Hogan's touch of class will live long in the memory

Not often, during the white heat of championship, is an exponent of the garrison game cited as inspiration. Messi gets the occasional shoutout, but mostly, when the soccer gets a mention, it's to speculate how much rolling around would be done after a challenge like that. 

So it's a fair measure of Richie Hogan's ridiculous Paul Daniels pickpocket goal against Galway in the 2020 Leinster Final that the velvet touch of Dennis Bergkamp came to so many minds at the same time.

When Hogan was sent off in the 2019 All-Ireland final there was endless discussion about the small picture, about whether his tackle deserved the red. 

It probably did, but in the bigger picture, his career certainly didn't. Hogan wasn't that type of player and it was a cruel blemish on an innings that decorated the game so tastefully.

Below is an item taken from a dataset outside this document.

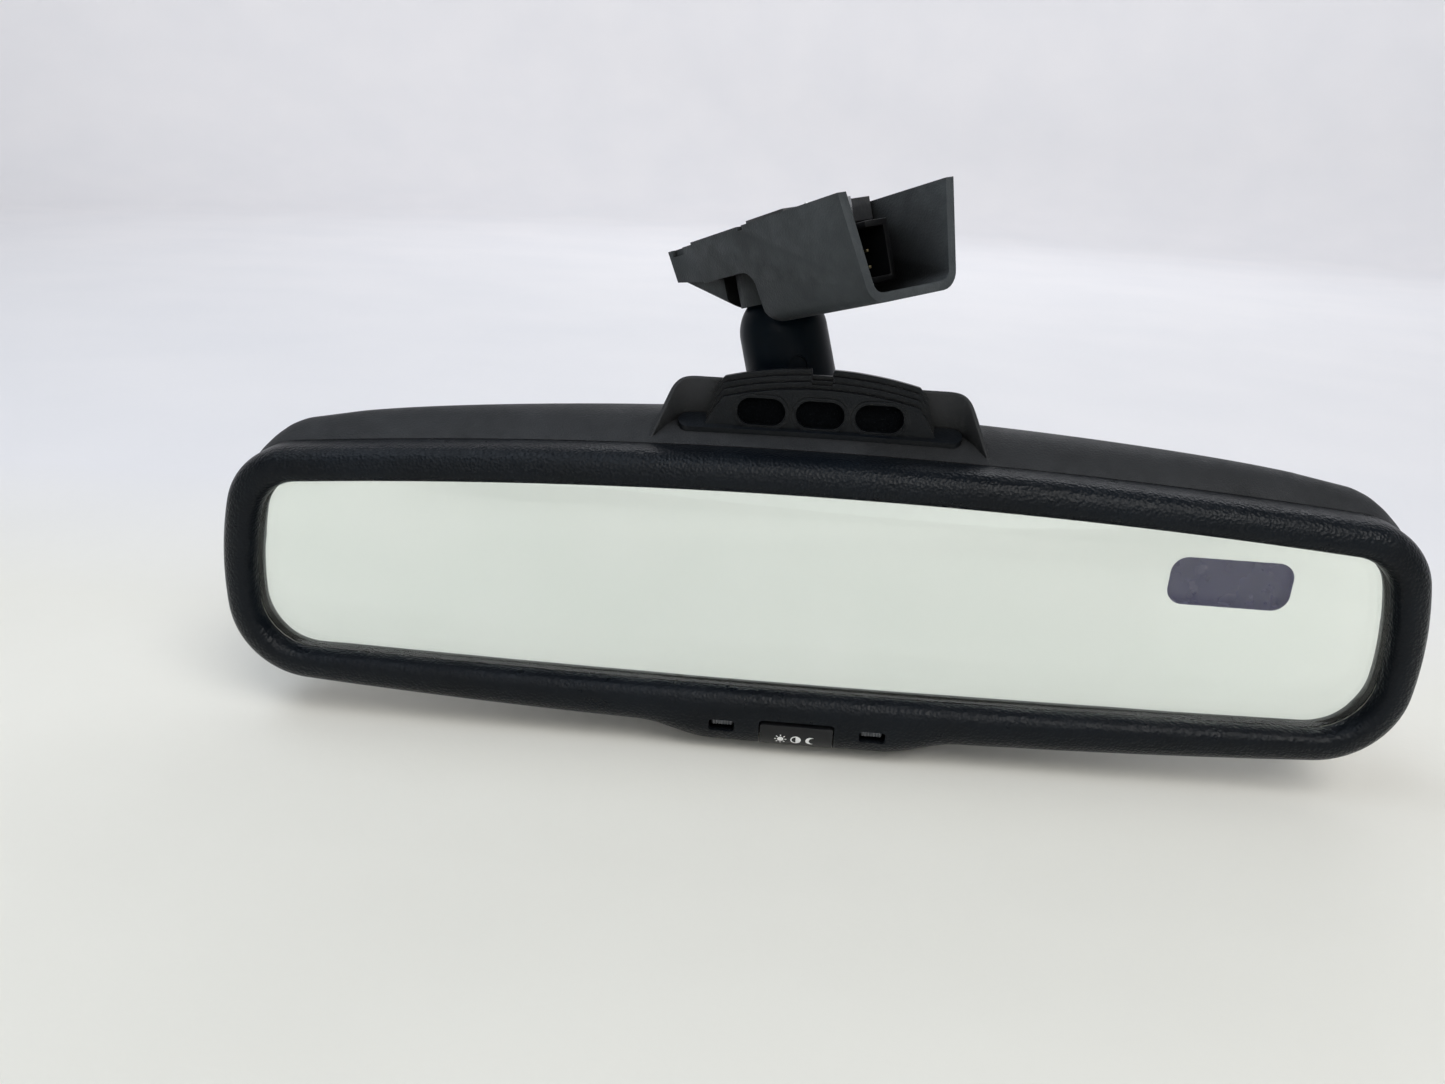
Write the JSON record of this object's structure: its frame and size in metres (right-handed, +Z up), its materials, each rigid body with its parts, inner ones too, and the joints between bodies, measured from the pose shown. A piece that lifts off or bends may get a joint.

So it was beautiful that his next outing in Croke Park delivered that cameo, a split second in time that embossed a litany of such touches. A calling card to explain to anybody how much was in his locker.

At the time, he called it a "redemption story". "It was just fantastic to have better memories in Croke Park than the last time I was there."

In his retirement statement yesterday, he wrote how the "last couple of years have been hugely challenging physically and mentally," as injury continued to defy his comeback efforts.

The beautiful memories should now bring as much comfort as the sack of medals.